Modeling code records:

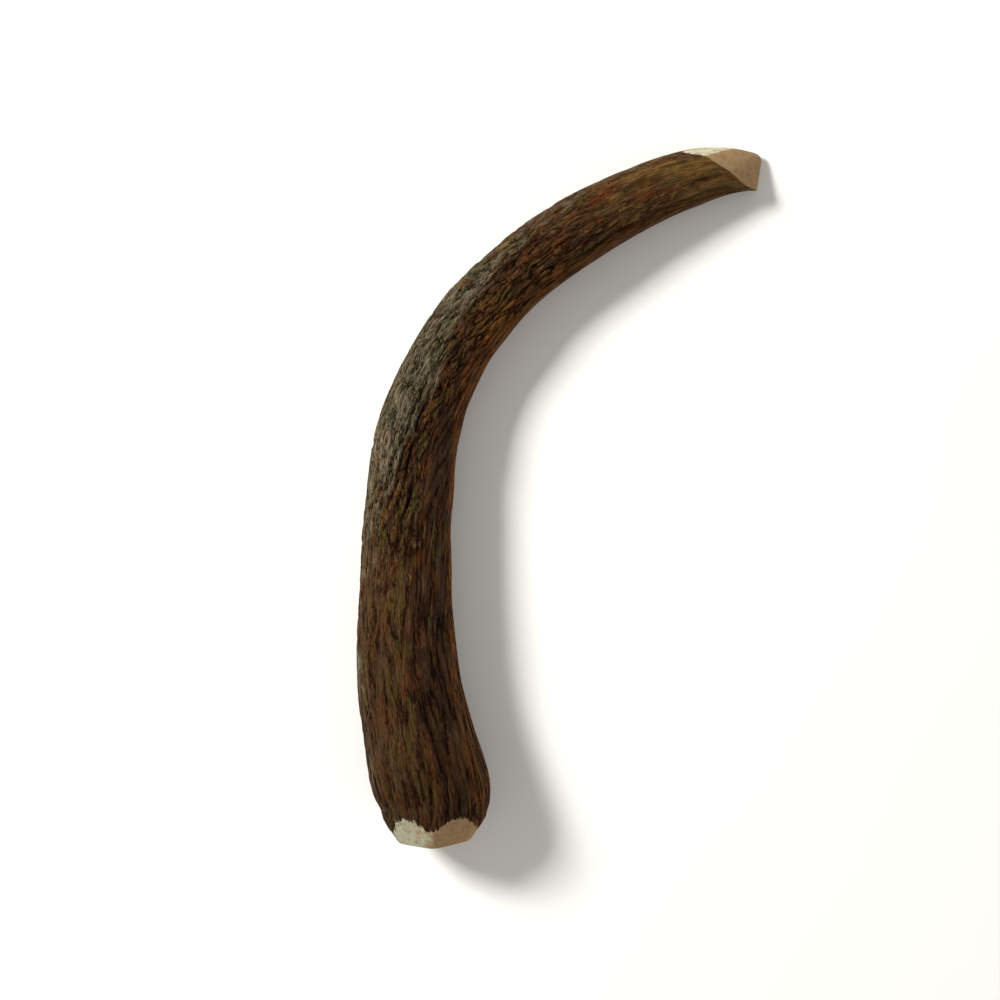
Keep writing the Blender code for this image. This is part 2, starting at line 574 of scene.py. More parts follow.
length_shares = np.concatenate([
    np.linspace(0, BASE_END / LENGTH, END_RINGS, endpoint=False),
    np.linspace(BASE_END / LENGTH, 1 - TIP_END / LENGTH, BODY_RINGS, endpoint=False),
    np.linspace(1 - TIP_END / LENGTH, 1, END_RINGS),
])
RINGS = len(length_shares)
net_along = (starts + (stops - starts) * length_shares[:, None]).ravel()
net_angle = np.tile(line_angles, RINGS)
net_points, net_hollow, net_ground, net_radius, net_across = skin(net_along, net_angle)
print("net of", RINGS, "rings by", LINES, "lines")

# %% [markdown]
# ## What the finish will ask of each point
#
# The material will ask for each point's place on the straightened rod, how hollow the carving is,
# how far below the old bark it was ground, and how weathered and cool-lit, amber, ochre, crumpled,
# or stained and shaded it is. These could be painted by hand on the mesh. Here each is worked out,
# and stored as a named attribute that the shader can read.
#
# Weather greys the outside of the bend most, and that lit side also gets painted cool light. The
# inside keeps a warm amber, partly its own and partly painted warm light bounced onto that shaded
# side. Bone that is cut across its pores shows their old blood as tan. Bone skimmed along them
# stays cream. On bevels turned away from the key lamp the tan is partly painted shade and warm
# light. At the base the inside half, away from the key lamp, is tan: stain, and painted shade and
# warm light.

# %% Work out the facts of the skin
GREY_REACH = (
    (0, 30), (60, 40), (86, 56), (100, 76), (122, 96), (135, 80), (165, 62), (200, 40), (235, 30),
)
GREY_STRENGTH = ((0, 0.1), (50, 0.25), (75, 0.4), (104, 0.8), (145, 0.75), (180, 0.4), (235, 0.1))
AMBER_REACH = ((0, 48), (60, 27), (105, 24), (140, 62), (180, 45), (235, 30))
AMBER_STRENGTH = ((0, 0.6), (60, 0.8), (100, 0.9), (140, 0.9), (175, 0.5), (205, 0.2), (235, 0.1))
LICHEN = ((46, 163, 13, 5.5), (73, 166, 11, 4.5), (22, 158, 9, 3.0))
TIP_PATCHES = ((219, 108, 18, 3.2), (203, 132, 12, 2.4), (224, 48, 26, 4.0))
BLEND_DEGREES = 16
OUTSIDE, INSIDE = 180, 0
LICHEN_STRENGTH = 0.75
OCHRE_STRENGTH = 0.7
TIP_STAIN_AND_SHADE = 0.5
STAIN_AND_SHADE_BY_CUT = 2


def spread(along, angle, direction, reach, strength):
    """A strength that fades out at a reach, in degrees, to both sides of a direction."""
    turn = turn_from(direction, np.degrees(angle))
    inside = (along_zone(along, reach) - np.abs(turn)) / BLEND_DEGREES + 0.5
    return np.clip(inside, 0, 1) * along_zone(along, strength)


net_place = (net_along, net_angle, net_radius)
grey = spread(net_along, net_angle, OUTSIDE, GREY_REACH, GREY_STRENGTH)
lichen = LICHEN_STRENGTH * raised_marks(*net_place, LICHEN)
# Tan on the tip's bevels: stain by how squarely each cuts the pores, and painted shade and warm
# light on those turned away from the key lamp.
tip_stain_and_shade = TIP_STAIN_AND_SHADE + STAIN_AND_SHADE_BY_CUT * net_across
skin_facts = {
    "point": net_points,
    "rod": straighten(*net_place),
    "hollow": net_hollow,
    "under_bark": net_ground / MM,
    "core": np.zeros(len(net_points)),
    "grey": np.maximum(grey, lichen),
    "amber": spread(net_along, net_angle, INSIDE, AMBER_REACH, AMBER_STRENGTH),
    "ochre": OCHRE_STRENGTH * raised_marks(*net_place, PEARLS + RIDGES + TIP_PATCHES),
    "crumpled": wrinkled(net_along, net_angle),
    # At the base the inside half, away from the key lamp, is tan: stain, and painted shade and
    # warm light.
    "stain_and_shade": np.where(net_along < LENGTH / 2, 1 - outerness(net_angle), tip_stain_and_shade),
}
print({name: round(float(fact.mean()), 4) for name, fact in skin_facts.items()})

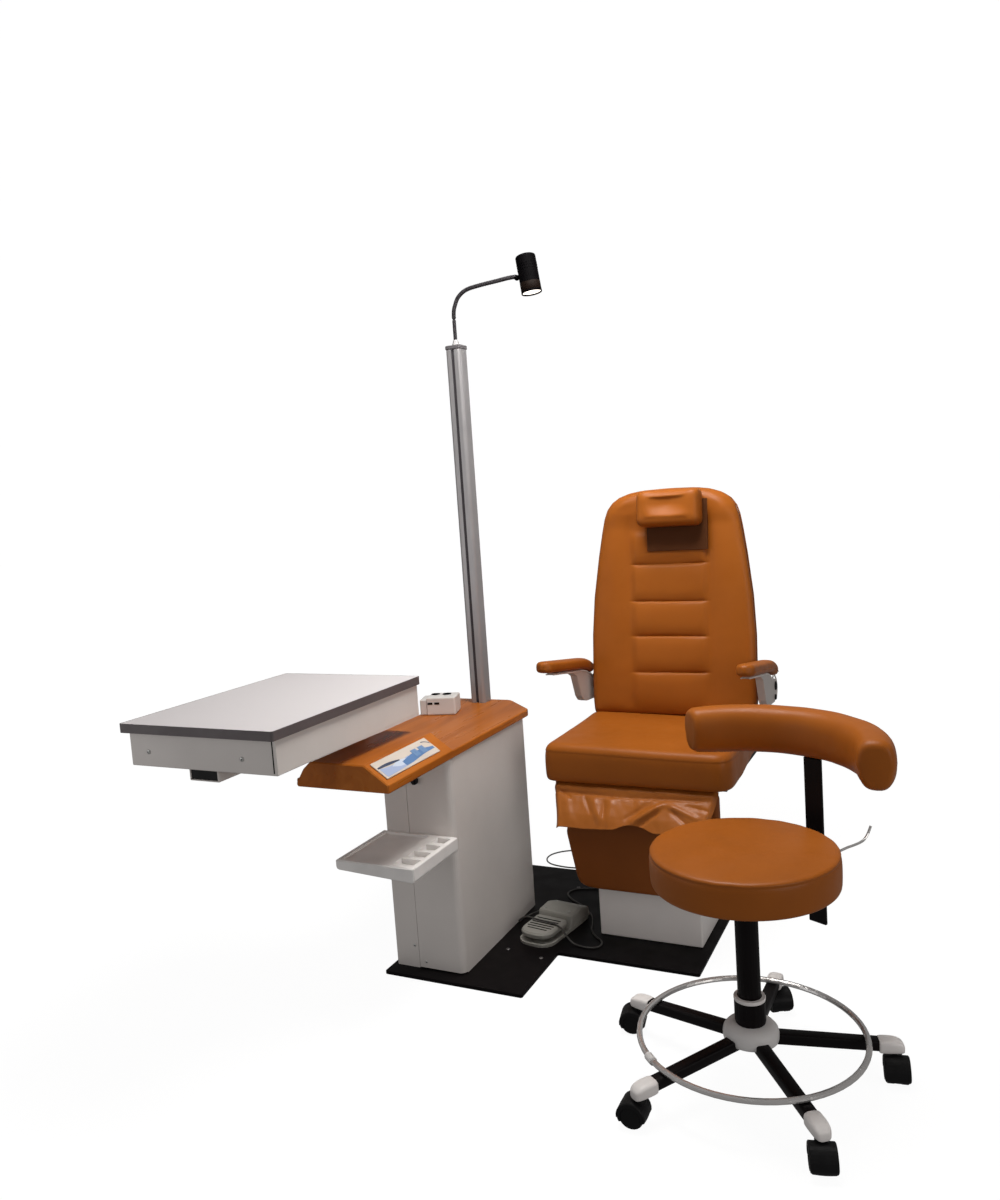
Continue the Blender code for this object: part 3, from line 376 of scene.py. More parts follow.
def tube(bm, points, radius, sides=8, up=Vector((0, 0, 1)), closed=False):
    """A round bar along points; `radius` is a number or a function of the share of the length."""
    points = [Vector(p) for p in points]
    if closed:
        frames = frames_along(points + points[:2], up)[1:-1]
        frames = frames + frames[:1]
    else:
        frames = frames_along(points, up)
    rings = []
    for i, (p, a, b) in enumerate(frames):
        r = radius(i / (len(frames) - 1)) if callable(radius) else radius
        rings.append([p + a * u + b * v for u, v in circle(sides, r)])
    skin(bm, rings, caps=not closed)


def turned(bm, profile, sides, place):
    """Lathe (radius, height) points about the local Z of `place`."""
    skin(bm, [[place @ Vector((x, y, height)) for x, y in circle(sides, max(radius, 1e-5))]
              for radius, height in profile])


def lathe(name, profile, sides, places, mat, body, smooth=40):
    """A piece turned about the local Z of one place, or of each place in a list."""
    bm = bmesh.new()
    for place in places if isinstance(places, list) else [places]:
        turned(bm, profile, sides, place)
    return own(name, bm, mat, body, smooth)


def swept(name, rings, mat, body, smooth=40, levels=0):
    """A capped skin over rings, as a piece of its own."""
    bm = bmesh.new()
    skin(bm, rings, caps=True)
    return own(name, bm, mat, body, smooth, levels)


def ball(radius, steps, share=1.0):
    """Lathe profile of a sphere from its lower pole, or of a share of it."""
    angles = [pi * k / steps for k in range(round(steps * share) + 1)]
    return [(radius * sin(a), -radius * cos(a)) for a in angles]


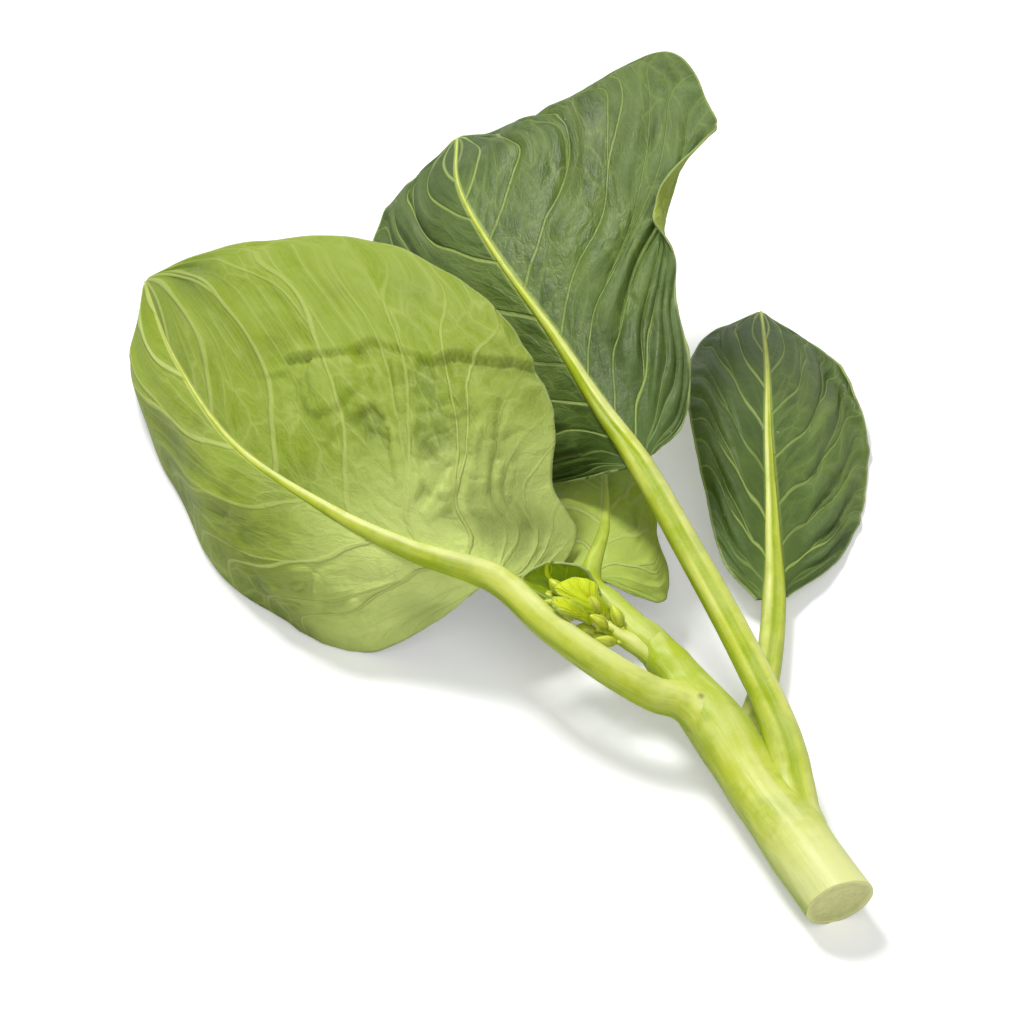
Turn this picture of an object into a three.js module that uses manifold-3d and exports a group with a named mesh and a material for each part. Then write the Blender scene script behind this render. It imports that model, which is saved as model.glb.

[Exercise objective] From the records above, extract everything verbatim.

[Answer for the task]
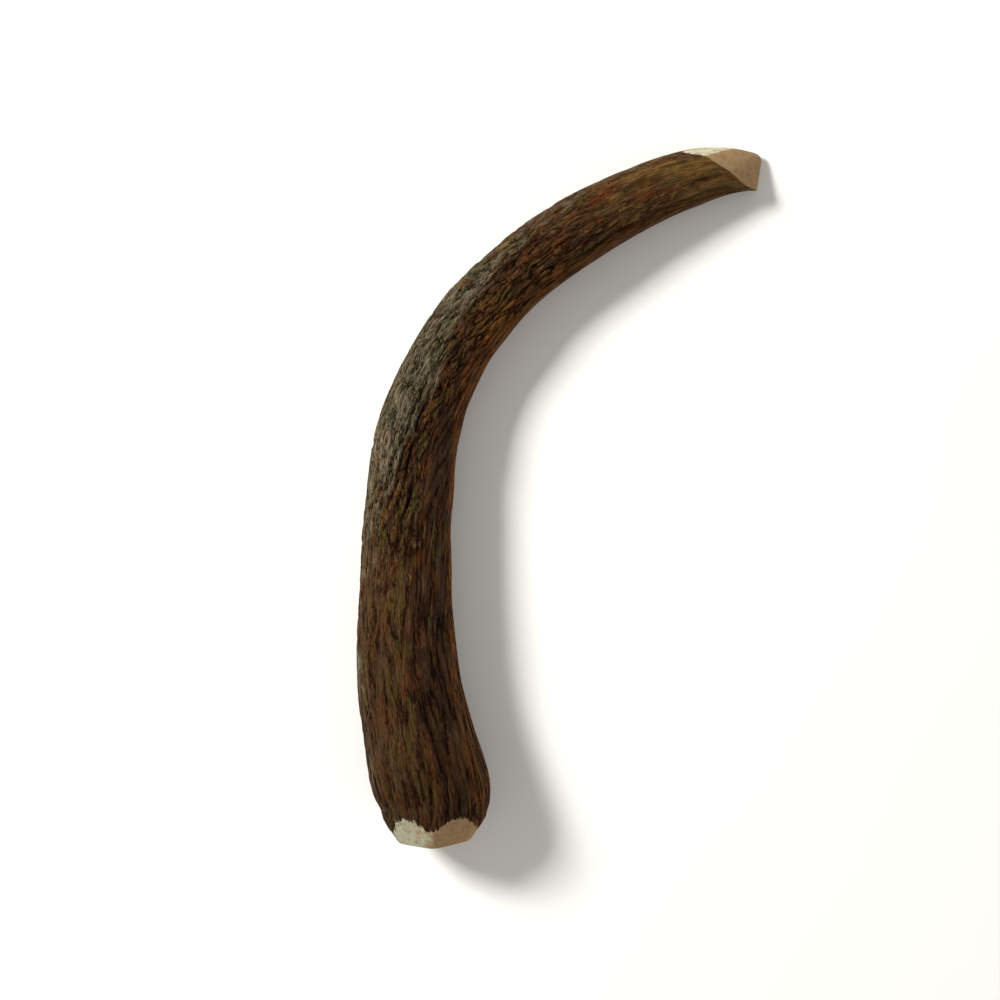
Keep writing the Blender code for this image. This is part 2, starting at line 574 of scene.py. More parts follow.
length_shares = np.concatenate([
    np.linspace(0, BASE_END / LENGTH, END_RINGS, endpoint=False),
    np.linspace(BASE_END / LENGTH, 1 - TIP_END / LENGTH, BODY_RINGS, endpoint=False),
    np.linspace(1 - TIP_END / LENGTH, 1, END_RINGS),
])
RINGS = len(length_shares)
net_along = (starts + (stops - starts) * length_shares[:, None]).ravel()
net_angle = np.tile(line_angles, RINGS)
net_points, net_hollow, net_ground, net_radius, net_across = skin(net_along, net_angle)
print("net of", RINGS, "rings by", LINES, "lines")

# %% [markdown]
# ## What the finish will ask of each point
#
# The material will ask for each point's place on the straightened rod, how hollow the carving is,
# how far below the old bark it was ground, and how weathered and cool-lit, amber, ochre, crumpled,
# or stained and shaded it is. These could be painted by hand on the mesh. Here each is worked out,
# and stored as a named attribute that the shader can read.
#
# Weather greys the outside of the bend most, and that lit side also gets painted cool light. The
# inside keeps a warm amber, partly its own and partly painted warm light bounced onto that shaded
# side. Bone that is cut across its pores shows their old blood as tan. Bone skimmed along them
# stays cream. On bevels turned away from the key lamp the tan is partly painted shade and warm
# light. At the base the inside half, away from the key lamp, is tan: stain, and painted shade and
# warm light.

# %% Work out the facts of the skin
GREY_REACH = (
    (0, 30), (60, 40), (86, 56), (100, 76), (122, 96), (135, 80), (165, 62), (200, 40), (235, 30),
)
GREY_STRENGTH = ((0, 0.1), (50, 0.25), (75, 0.4), (104, 0.8), (145, 0.75), (180, 0.4), (235, 0.1))
AMBER_REACH = ((0, 48), (60, 27), (105, 24), (140, 62), (180, 45), (235, 30))
AMBER_STRENGTH = ((0, 0.6), (60, 0.8), (100, 0.9), (140, 0.9), (175, 0.5), (205, 0.2), (235, 0.1))
LICHEN = ((46, 163, 13, 5.5), (73, 166, 11, 4.5), (22, 158, 9, 3.0))
TIP_PATCHES = ((219, 108, 18, 3.2), (203, 132, 12, 2.4), (224, 48, 26, 4.0))
BLEND_DEGREES = 16
OUTSIDE, INSIDE = 180, 0
LICHEN_STRENGTH = 0.75
OCHRE_STRENGTH = 0.7
TIP_STAIN_AND_SHADE = 0.5
STAIN_AND_SHADE_BY_CUT = 2


def spread(along, angle, direction, reach, strength):
    """A strength that fades out at a reach, in degrees, to both sides of a direction."""
    turn = turn_from(direction, np.degrees(angle))
    inside = (along_zone(along, reach) - np.abs(turn)) / BLEND_DEGREES + 0.5
    return np.clip(inside, 0, 1) * along_zone(along, strength)


net_place = (net_along, net_angle, net_radius)
grey = spread(net_along, net_angle, OUTSIDE, GREY_REACH, GREY_STRENGTH)
lichen = LICHEN_STRENGTH * raised_marks(*net_place, LICHEN)
# Tan on the tip's bevels: stain by how squarely each cuts the pores, and painted shade and warm
# light on those turned away from the key lamp.
tip_stain_and_shade = TIP_STAIN_AND_SHADE + STAIN_AND_SHADE_BY_CUT * net_across
skin_facts = {
    "point": net_points,
    "rod": straighten(*net_place),
    "hollow": net_hollow,
    "under_bark": net_ground / MM,
    "core": np.zeros(len(net_points)),
    "grey": np.maximum(grey, lichen),
    "amber": spread(net_along, net_angle, INSIDE, AMBER_REACH, AMBER_STRENGTH),
    "ochre": OCHRE_STRENGTH * raised_marks(*net_place, PEARLS + RIDGES + TIP_PATCHES),
    "crumpled": wrinkled(net_along, net_angle),
    # At the base the inside half, away from the key lamp, is tan: stain, and painted shade and
    # warm light.
    "stain_and_shade": np.where(net_along < LENGTH / 2, 1 - outerness(net_angle), tip_stain_and_shade),
}
print({name: round(float(fact.mean()), 4) for name, fact in skin_facts.items()})

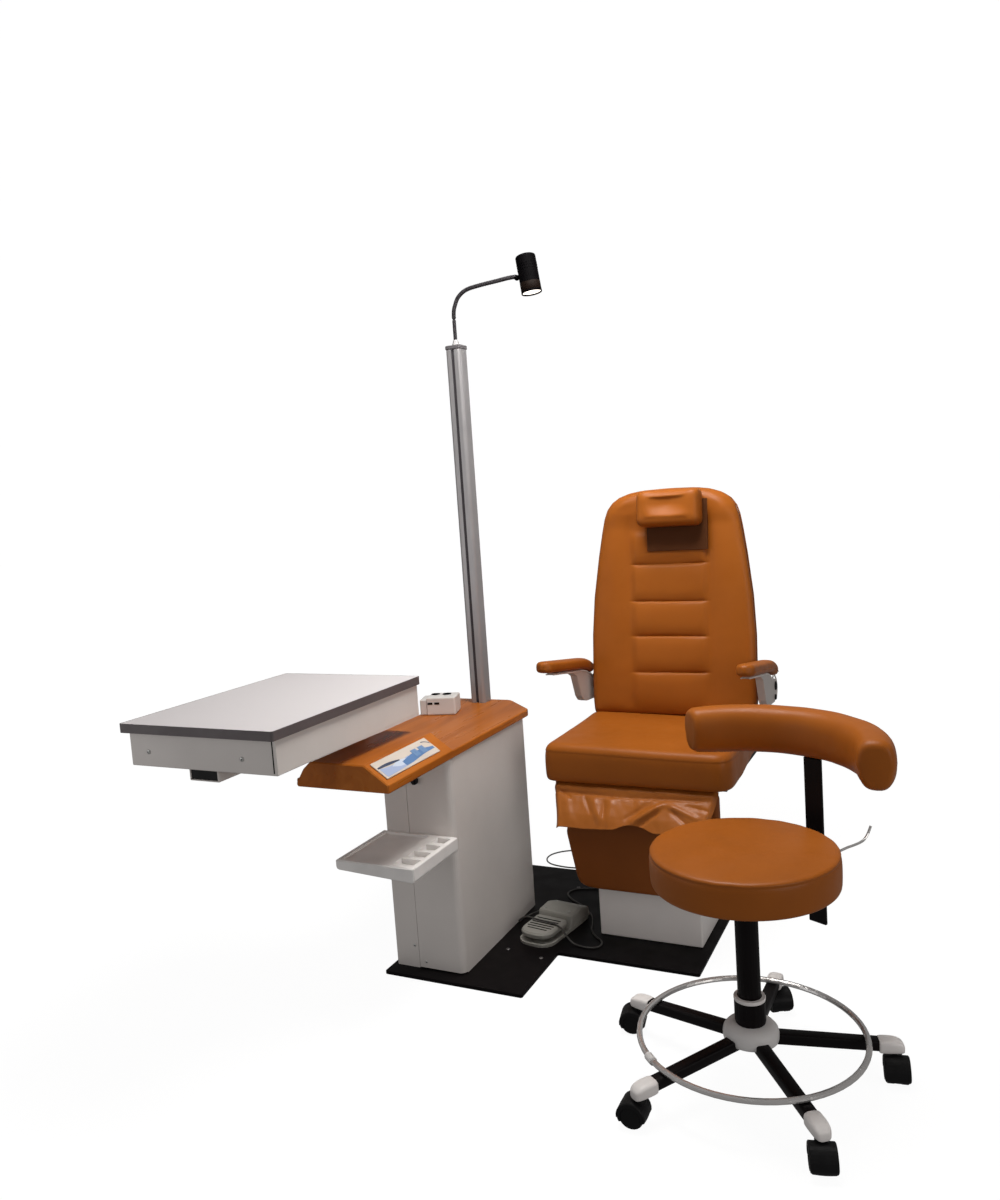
Continue the Blender code for this object: part 3, from line 376 of scene.py. More parts follow.
def tube(bm, points, radius, sides=8, up=Vector((0, 0, 1)), closed=False):
    """A round bar along points; `radius` is a number or a function of the share of the length."""
    points = [Vector(p) for p in points]
    if closed:
        frames = frames_along(points + points[:2], up)[1:-1]
        frames = frames + frames[:1]
    else:
        frames = frames_along(points, up)
    rings = []
    for i, (p, a, b) in enumerate(frames):
        r = radius(i / (len(frames) - 1)) if callable(radius) else radius
        rings.append([p + a * u + b * v for u, v in circle(sides, r)])
    skin(bm, rings, caps=not closed)


def turned(bm, profile, sides, place):
    """Lathe (radius, height) points about the local Z of `place`."""
    skin(bm, [[place @ Vector((x, y, height)) for x, y in circle(sides, max(radius, 1e-5))]
              for radius, height in profile])


def lathe(name, profile, sides, places, mat, body, smooth=40):
    """A piece turned about the local Z of one place, or of each place in a list."""
    bm = bmesh.new()
    for place in places if isinstance(places, list) else [places]:
        turned(bm, profile, sides, place)
    return own(name, bm, mat, body, smooth)


def swept(name, rings, mat, body, smooth=40, levels=0):
    """A capped skin over rings, as a piece of its own."""
    bm = bmesh.new()
    skin(bm, rings, caps=True)
    return own(name, bm, mat, body, smooth, levels)


def ball(radius, steps, share=1.0):
    """Lathe profile of a sphere from its lower pole, or of a share of it."""
    angles = [pi * k / steps for k in range(round(steps * share) + 1)]
    return [(radius * sin(a), -radius * cos(a)) for a in angles]


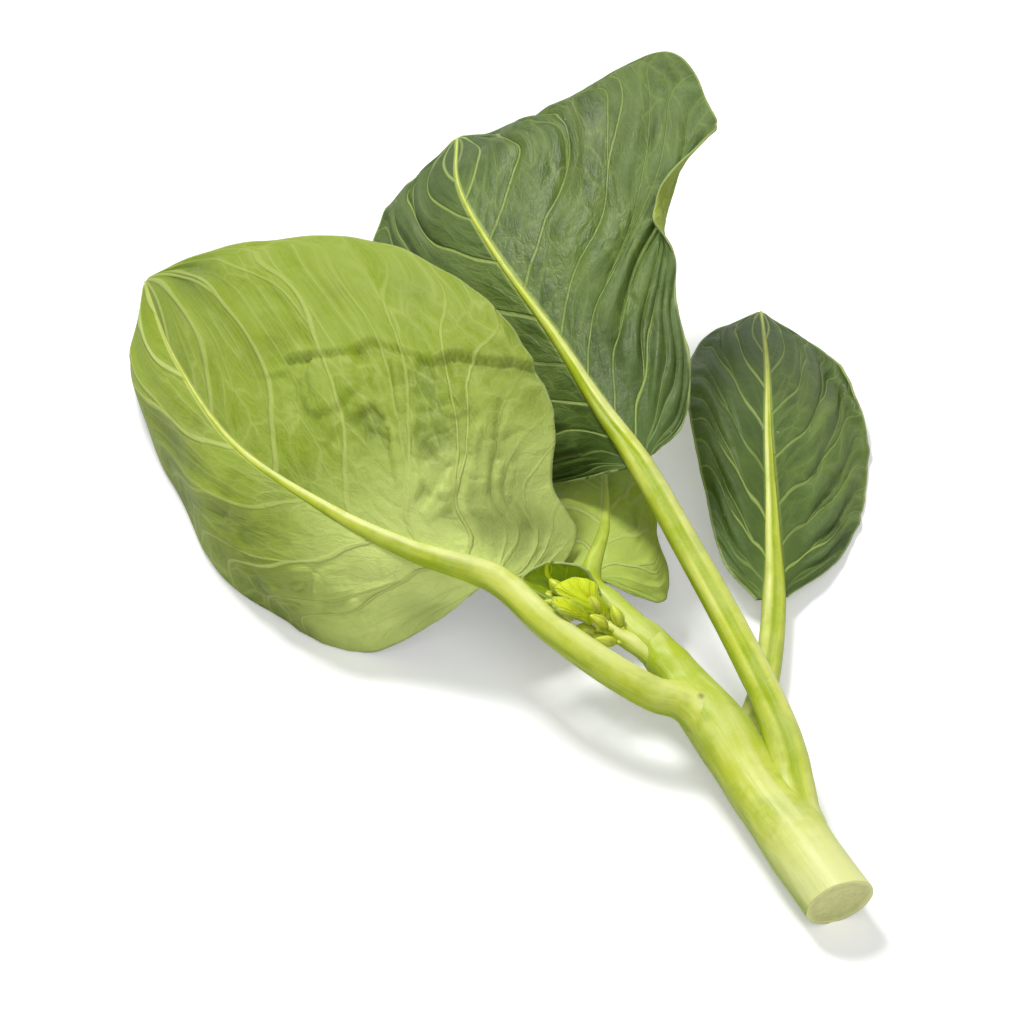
Turn this picture of an object into a three.js module that uses manifold-3d and exports a group with a named mesh and a material for each part. Then write the Blender scene script behind this render. It imports that model, which is saved as model.glb.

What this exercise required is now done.